Kincannon also wants to build on Waco ISD’s professional learning communities, the topic on which she wrote her doctoral dissertation. A professional learning community is a group of educators that meets regularly to collaborate on ways to improve teaching skills and student achievement.
“What teachers and teams should be doing is working together to identify areas of need by looking at data, designing lessons together and then coming back together to see how a lesson worked or didn’t work so that you can refine it for the future,” she said. “The way that you do that is by looking at student achievement results, assessing your students to determine if what you taught them was actually accomplished.”
That approach can be applied on a macro or micro level, Kincannon said. She can foresee Waco ISD using a professional learning community model that is districtwide, as well as campus-level or subject-focused communities, to ensure the district is effective at producing educated, mindful students.
“You can very easily in bureaucratic organizations like school districts begin to get into silos and not listen and work together to accomplish the same goal that we all have,” she said.

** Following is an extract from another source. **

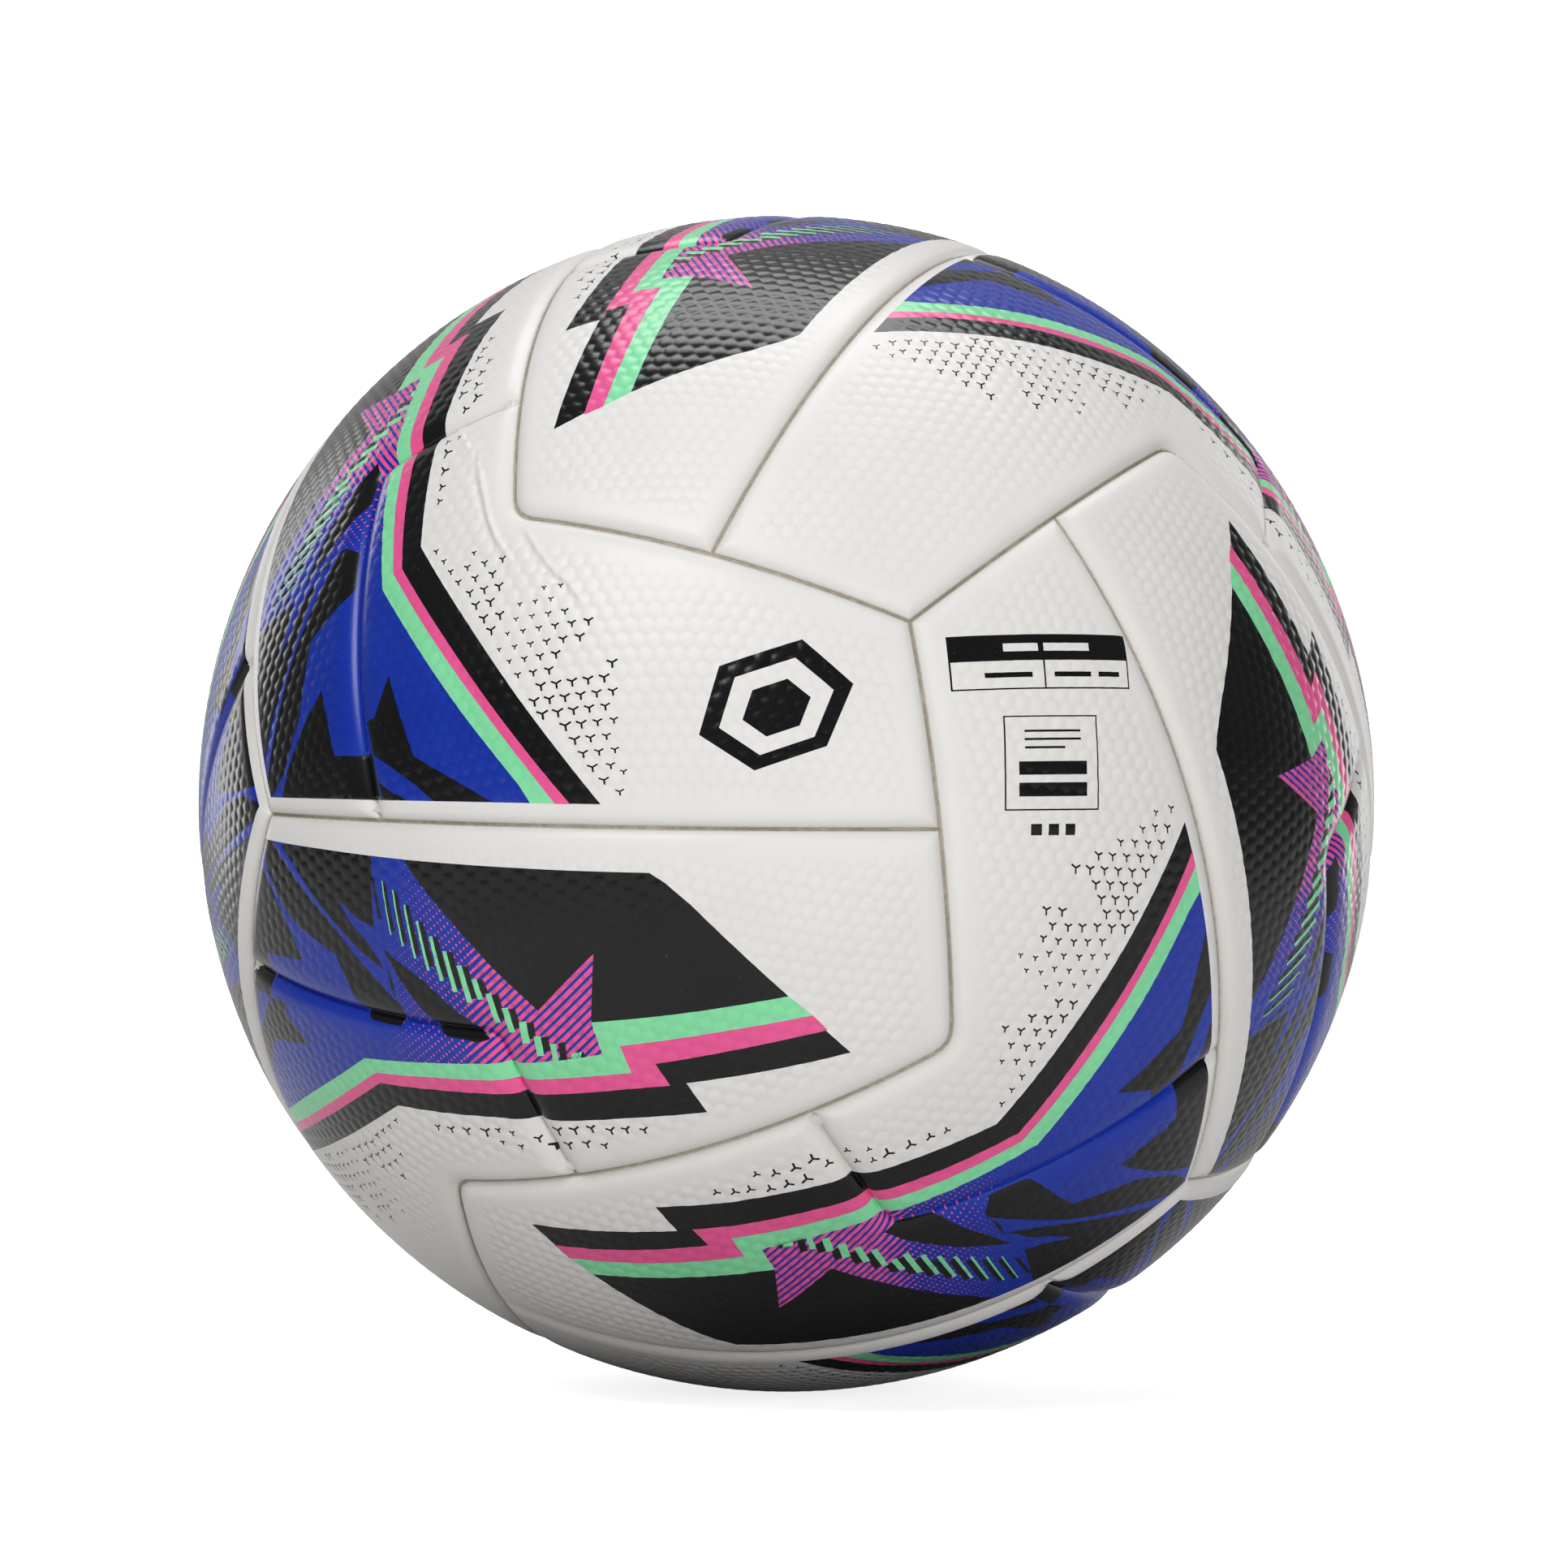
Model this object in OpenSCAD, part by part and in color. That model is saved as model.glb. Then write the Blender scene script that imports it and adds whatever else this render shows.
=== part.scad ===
// Soccer ball with 12 moulded cover panels glued on a round carcass.
//
// The seam pattern has the rotation symmetry of a tetrahedron, so one panel
// outline is enough, used twelve times. A pressed groove that looks like a
// seam divides each panel in two fields. All seams and grooves are arcs of
// great circles. The origin is the centre of the ball, the needle valve
// points along +Y, and +Z is up.

/* [Ball] */
// Outside diameter (650 mm girth, size 4)
ball_d = 207; // [192:1:223]

/* [Layers] */
// Thickness of the moulded skin of a cover panel
skin_t = 1.0; // [0.6:0.1:1.4]
// Thickness of the foam pad under the skin
foam_t = 3.6; // [2.4:0.1:4.6]
// Thickness of the rubber layer of the carcass
rubber_t = 0.9; // [0.6:0.1:1.5]
// Thickness of the wound fabric layer of the carcass
fabric_t = 1.0; // [0.6:0.1:1.5]
// Wall thickness of the bladder
bladder_t = 0.8; // [0.5:0.1:1.4]

/* [Seams] */
// Width of the gap between two neighbouring panels
seam_gap = 0.8; // [0.6:0.1:1.6]
// Depth from the ball surface down to the glue line in a seam
groove_depth = 1.6; // [0.8:0.1:2.2]
// Thickness of the skin where it wraps down the side of a foam pad
edge_wall = 1.0; // [0.6:0.1:1.6]
// Length of the rounding on each side of an elbow corner
elbow_round = 3.5; // [2:0.5:5]

/* [Pressed groove] */
// Width of the groove pressed into each panel
press_w = 1.8; // [1:0.1:2.4]
// Depth of that groove
press_depth = 2.0; // [0.8:0.1:2.4]
// Thickness of the skin under and beside the groove
press_wall = 0.8; // [0.5:0.1:1]

/* [Seam layout] */
// Angle from the middle of the long straight seam to its elbow corner
elbow_angle = 26.4; // [25:0.1:28]
// Angle from the middle of that seam to the start of the pressed groove
fork_angle = 12.1; // [11:0.1:13.5]
// Sideways angle of the corner of the pressed groove
notch_side = 16.2; // [15:0.1:17.5]
// Lengthwise angle of the corner of the pressed groove
notch_along = 13.0; // [12.2:0.1:13.8]
// Angle from a pole corner along the elbow seam to the T junction
tee_angle = 19.1; // [18:0.1:20.5]
// Angle from that T junction along the cross seam to the next junction
cross_angle = 54.7; // [53.5:0.1:56]

/* [Orientation] */
// Turn of the seam pattern about X
pattern_roll = -64.65; // [-66:0.05:-63]
// Turn of the seam pattern about Y
pattern_pitch = -52.08; // [-54:0.02:-50]
// Turn of the seam pattern about Z
pattern_yaw = -131.69; // [-133:0.01:-130]

/* [Valve] */
// Diameter of the needle passage at rest
needle_d = 1.9; // [1.5:0.1:2.2]
// Diameter of the entry funnel of the needle passage
funnel_d = 3.4; // [2.8:0.1:4]
// Diameter of the valve core plug
core_d = 5.0; // [4.4:0.1:5.6]
// Diameter of the head of the valve core plug
core_head_d = 7.4; // [6.4:0.1:8]
// Length of the valve core plug
core_l = 15; // [12:0.5:18]
// Diameter of the valve housing neck
neck_d = 12; // [10.6:0.2:13]
// Diameter of the flange that bonds the housing to the bladder
flange_d = 30; // [24:1:36]
// Diameter of the reinforcing patch
patch_d = 44; // [38:1:52]
// How far the valve face sits below the ball surface
valve_recess = 0.5; // [0.2:0.1:1]

/* [Hidden] */

$fn = 160;
rod_fn = 64;
overcut = 1; // how far a cut runs past the surface it opens

// radii of the layer boundaries, from the outside in
r_ball = ball_d / 2;
r_foam = r_ball - skin_t;
r_rubber = r_foam - foam_t;
r_fabric = r_rubber - rubber_t;
r_bladder = r_fabric - fabric_t;
r_air = r_bladder - bladder_t;
r_patch = r_air - 1.0;      // inside of the patch
r_flange = r_patch - 1.2;   // inside of the housing flange
r_glue = r_ball - groove_depth;

// angular insets from the seam lines, from lengths on the ball surface
function surface_angle(length) = atan(length / r_ball);
bead_gap = 0.03; // between the glue beads of two neighbouring panels
skin_inset = surface_angle(seam_gap / 2);
foam_inset = surface_angle(seam_gap / 2 + edge_wall);
bead_inset = surface_angle(bead_gap / 2);
corner_angle = surface_angle(elbow_round);

// valve, with distances from the centre along +Y
valve_panel = 1; // index of the panel that lies on the valve axis
valve_face = r_ball - valve_recess;
core_seat = valve_face - core_l;
seat_floor = 3;          // housing below the core
passage_d = needle_d + 0.6; // needle passage through that floor
head_t = 1.4;
funnel_depth = 1;
core_drop = 0.01;        // from the housing face down to the core face
fit_gap = 0.2;
neck_hole_d = neck_d + 2 * fit_gap;

// ---- points on the unit sphere --------------------------------------

function unit(v) = v / norm(v);

function sum_of(points, i = 0) =
    i == len(points) ? [0, 0, 0] : points[i] + sum_of(points, i + 1);

// point at an angle along the great circle from start towards target
function along(start, target, angle) =
    start * cos(angle) + unit(target - (start * target) * start) * sin(angle);

// The twelve rotations of the tetrahedron, numbered by copy: copy / 4 counts
// the cyclic axis swaps, and copy % 4 is the half turn that follows them
// (0 = none, 1 = about X, 2 = about Y, 3 = about Z).
function cycled(point, count) = [for (axis = [0:2]) point[(axis + count) % 3]];
function signs(half) = [for (axis = [0:2]) half == 0 || axis == half - 1 ? 1 : -1];
function turned(point, copy) =
    let (cycle = cycled(point, floor(copy / 4)), sign = signs(copy % 4))
    [for (axis = [0:2]) cycle[axis] * sign[axis]];

half_turn_y = 2;
two_cycles = 8;

// The long straight seam crosses +Y, and the panel lies on its -X side.
pole = unit([1, 1, 1]);
far_pole = unit([1, 1, -1]);
elbow = [0, cos(elbow_angle), sin(elbow_angle)];
low_elbow = turned(elbow, half_turn_y);
fork = [0, cos(fork_angle), sin(fork_angle)];
notch = [
    -cos(notch_along) * sin(notch_side),
    cos(notch_along) * cos(notch_side),
    sin(notch_along)
];
tee = along(pole, elbow, tee_angle);
low_tee = turned(tee, half_turn_y);
cross_end = along(tee, far_pole, cross_angle);

// points of a rounded corner, starting and ending at corner_angle from it
function rounded(before, corner, after) =
    let (start = along(corner, before, corner_angle),
         end = along(corner, after, corner_angle))
    [for (t = [0:0.25:1])
        unit((1 - t) * (1 - t) * start + 2 * t * (1 - t) * corner + t * t * end)];

// outline of the panel, counter-clockwise seen from outside
outline = concat(
    [pole],
    rounded(pole, elbow, low_elbow),
    rounded(elbow, low_elbow, low_tee),
    [low_tee, turned(far_pole, two_cycles), turned(tee, two_cycles)]
);

// path of the pressed groove
groove = [fork, notch, turned(cross_end, two_cycles)];

// outline moved inwards by an angle on every side
function inset(path, angle) =
    let (count = len(path))
    [for (i = [0:count - 1])
        let (point = path[i],
             before = path[(i + count - 1) % count],
             after = path[(i + 1) % count],
             normal_in = unit(cross(before, point)),
             normal_out = unit(cross(point, after)))
        unit(point + tan(angle) * (normal_in + normal_out) / (1 + normal_in * normal_out))];

// ---- building blocks -------------------------------------------------

// solid sector under an outline, with sides that point at the centre and
// flat ends square to its middle direction
module wedge(path, angle) {
    corners = inset(path, angle);
    count = len(corners);
    middle = unit(sum_of(corners));
    outer_reach = r_ball + 5;
    inner_reach = 0.25 * r_ball;
    polyhedron(
        points = [
            for (reach = [outer_reach, inner_reach])
                for (corner = corners) corner * reach / (corner * middle)
        ],
        faces = concat(
            [[for (i = [count - 1:-1:0]) i]],
            [[for (i = [count:2 * count - 1]) i]],
            [for (i = [0:count - 1])
                [i, (i + 1) % count, (i + 1) % count + count, i + count]]
        )
    );
}

// sector over a narrow band on both sides of the groove path, down to r_in
module band(half_width, r_in) {
    offset_size = half_width / r_ball;
    difference() {
        union() for (i = [0:1]) {
            start = groove[i];
            end = groove[i + 1];
            side = unit(cross(start, end)) * offset_size;
            ahead = unit(end - start) * offset_size;
            wedge([
                start - ahead - side,
                end + ahead - side,
                end + ahead + side,
                start - ahead + side
            ], 0);
        }
        sphere(r = r_in);
    }
}

module shell(r_in, r_out) {
    difference() {
        sphere(r = r_out);
        sphere(r = r_in);
    }
}

// moves a panel to its copy, and turns the whole pattern on the ball
module place(copy) {
    half = copy % 4;
    half_axis = [[0, 0, 1], [1, 0, 0], [0, 1, 0], [0, 0, 1]][half];
    rotate([pattern_roll, pattern_pitch, pattern_yaw])
        rotate(half == 0 ? 0 : 180, half_axis)
            rotate(-120 * floor(copy / 4), [1, 1, 1])
                children();
}

// cylinder along the valve axis, between two distances from the centre
module valve_rod(d, y_in, y_out) {
    translate([0, y_in, 0])
        rotate([-90, 0, 0])
            cylinder(d = d, h = y_out - y_in, $fn = rod_fn);
}

// rod that cuts through every layer at the valve
module valve_cut(d) {
    valve_rod(d, r_air - 20, r_ball + 2);
}

// round piece of a shell, centred on the valve axis
module valve_disc(d, r_in, r_out) {
    intersection() {
        shell(r_in, r_out);
        valve_rod(d, r_air - 10, r_air + 5);
    }
}

// foam under the skin, with a channel for the trough of the pressed groove
module foam_body(r_in) {
    difference() {
        intersection() {
            shell(r_in, r_foam);
            wedge(outline, foam_inset);
        }
        band(press_w / 2 + press_wall, r_ball - press_depth - press_wall);
    }
}

// skin of a panel: a curved plate with a rim that wraps the foam pad, and a
// trough where the groove is pressed
module skin_body() {
    difference() {
        intersection() {
            shell(r_rubber, r_ball);
            wedge(outline, skin_inset);
        }
        foam_body(r_rubber - overcut);
        band(press_w / 2, r_ball - press_depth);
    }
}

// ---- sub-parts -------------------------------------------------------

module cover_panel(i) {
    color(i % 2 == 0 ? "#efece7" : "#e4e1dd") difference() {
        place(i) skin_body();
        if (i == valve_panel) valve_cut(neck_hole_d);
    }
}

module foam_pad(i) {
    color("#f2eedd") difference() {
        place(i) foam_body(r_rubber);
        if (i == valve_panel) valve_cut(neck_hole_d);
    }
}

// bead of glue along the edge of every panel, which fills the seams up to
// the bottom of the groove between two panels
module seam_adhesive() {
    color("#cfc6b4") for (i = [0:11]) place(i) difference() {
        intersection() {
            shell(r_rubber, r_glue);
            wedge(outline, bead_inset);
        }
        wedge(outline, skin_inset);
    }
}

module carcass_rubber() {
    color("#3c3a38") difference() {
        shell(r_fabric, r_rubber);
        valve_cut(neck_hole_d);
    }
}

module carcass_fabric() {
    color("#d9d3c4") difference() {
        shell(r_bladder, r_fabric);
        valve_cut(neck_hole_d);
    }
}

module bladder() {
    color("#2a2a2c") difference() {
        shell(r_air, r_bladder);
        valve_cut(neck_d);
    }
}

// ring that stiffens the bladder around the valve
module valve_patch() {
    color("#353538") difference() {
        valve_disc(patch_d, r_patch, r_air);
        valve_cut(neck_d);
    }
}

// moulded rubber neck with a bonded flange and a pocket for the core
module valve_housing() {
    bottom = core_seat - seat_floor;
    color("#4a4a4c") difference() {
        union() {
            valve_rod(neck_d, bottom, valve_face);
            valve_disc(flange_d, r_flange, r_patch);
        }
        valve_rod(core_d, core_seat, valve_face + overcut);
        valve_rod(core_head_d, valve_face - head_t, valve_face + overcut);
        valve_rod(passage_d, bottom - overcut, core_seat + overcut);
    }
}

// soft plug that closes around the inflation needle
module valve_core() {
    color("#1c1c1e") difference() {
        union() {
            valve_rod(core_d, core_seat, valve_face - core_drop);
            valve_rod(core_head_d, valve_face - head_t, valve_face - core_drop);
        }
        valve_rod(needle_d, core_seat - overcut, valve_face + overcut);
        translate([0, valve_face - funnel_depth, 0])
            rotate([-90, 0, 0])
                cylinder(d1 = needle_d, d2 = funnel_d, h = funnel_depth, $fn = rod_fn);
    }
}

cover_panel(0);  // cover_panel_01
cover_panel(1);  // cover_panel_02
cover_panel(2);  // cover_panel_03
cover_panel(3);  // cover_panel_04
cover_panel(4);  // cover_panel_05
cover_panel(5);  // cover_panel_06
cover_panel(6);  // cover_panel_07
cover_panel(7);  // cover_panel_08
cover_panel(8);  // cover_panel_09
cover_panel(9);  // cover_panel_10
cover_panel(10);  // cover_panel_11
cover_panel(11);  // cover_panel_12
foam_pad(0);  // foam_pad_01
foam_pad(1);  // foam_pad_02
foam_pad(2);  // foam_pad_03
foam_pad(3);  // foam_pad_04
foam_pad(4);  // foam_pad_05
foam_pad(5);  // foam_pad_06
foam_pad(6);  // foam_pad_07
foam_pad(7);  // foam_pad_08
foam_pad(8);  // foam_pad_09
foam_pad(9);  // foam_pad_10
foam_pad(10);  // foam_pad_11
foam_pad(11);  // foam_pad_12
seam_adhesive();
carcass_rubber();
carcass_fabric();
bladder();
valve_patch();
valve_housing();
valve_core();
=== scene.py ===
"""A football of twelve equal panels, centred on the origin, seen from -Y with Z up.

Every panel is built once in the frame of the seam pattern, in millimetres, then turned
to its place and scaled to metres. The valve lies on the +Y axis, at the back.
"""
import math
import bpy
import numpy as np
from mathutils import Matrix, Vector
from mathutils.geometry import delaunay_2d_cdt


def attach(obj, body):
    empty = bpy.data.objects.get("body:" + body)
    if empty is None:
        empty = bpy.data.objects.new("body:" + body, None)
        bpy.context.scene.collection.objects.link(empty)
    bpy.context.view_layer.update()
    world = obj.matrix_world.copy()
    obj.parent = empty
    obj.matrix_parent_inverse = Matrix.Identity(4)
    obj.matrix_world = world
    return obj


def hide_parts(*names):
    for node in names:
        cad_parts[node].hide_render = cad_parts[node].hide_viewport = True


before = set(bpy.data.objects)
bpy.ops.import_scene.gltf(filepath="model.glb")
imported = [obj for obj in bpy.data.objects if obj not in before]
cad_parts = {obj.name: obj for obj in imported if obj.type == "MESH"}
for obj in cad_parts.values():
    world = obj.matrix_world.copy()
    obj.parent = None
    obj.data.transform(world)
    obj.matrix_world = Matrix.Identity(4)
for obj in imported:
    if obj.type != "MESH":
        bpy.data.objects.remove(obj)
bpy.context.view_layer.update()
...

Kincannon does not intend to let that happen at Waco ISD. She wants to bring the team together, every member of the school district, because she believes helping students succeed academically is just as important as seeing them become good people and good stewards of their environments.
“Schools are charged with not only teaching students academically but helping them to become better people,” she said. “We want to have a better culture inside of our schools because schools are reflective of the community. If children can learn to coexist in a classroom or a school building together, then that leads to better outcomes when they’re an adult.”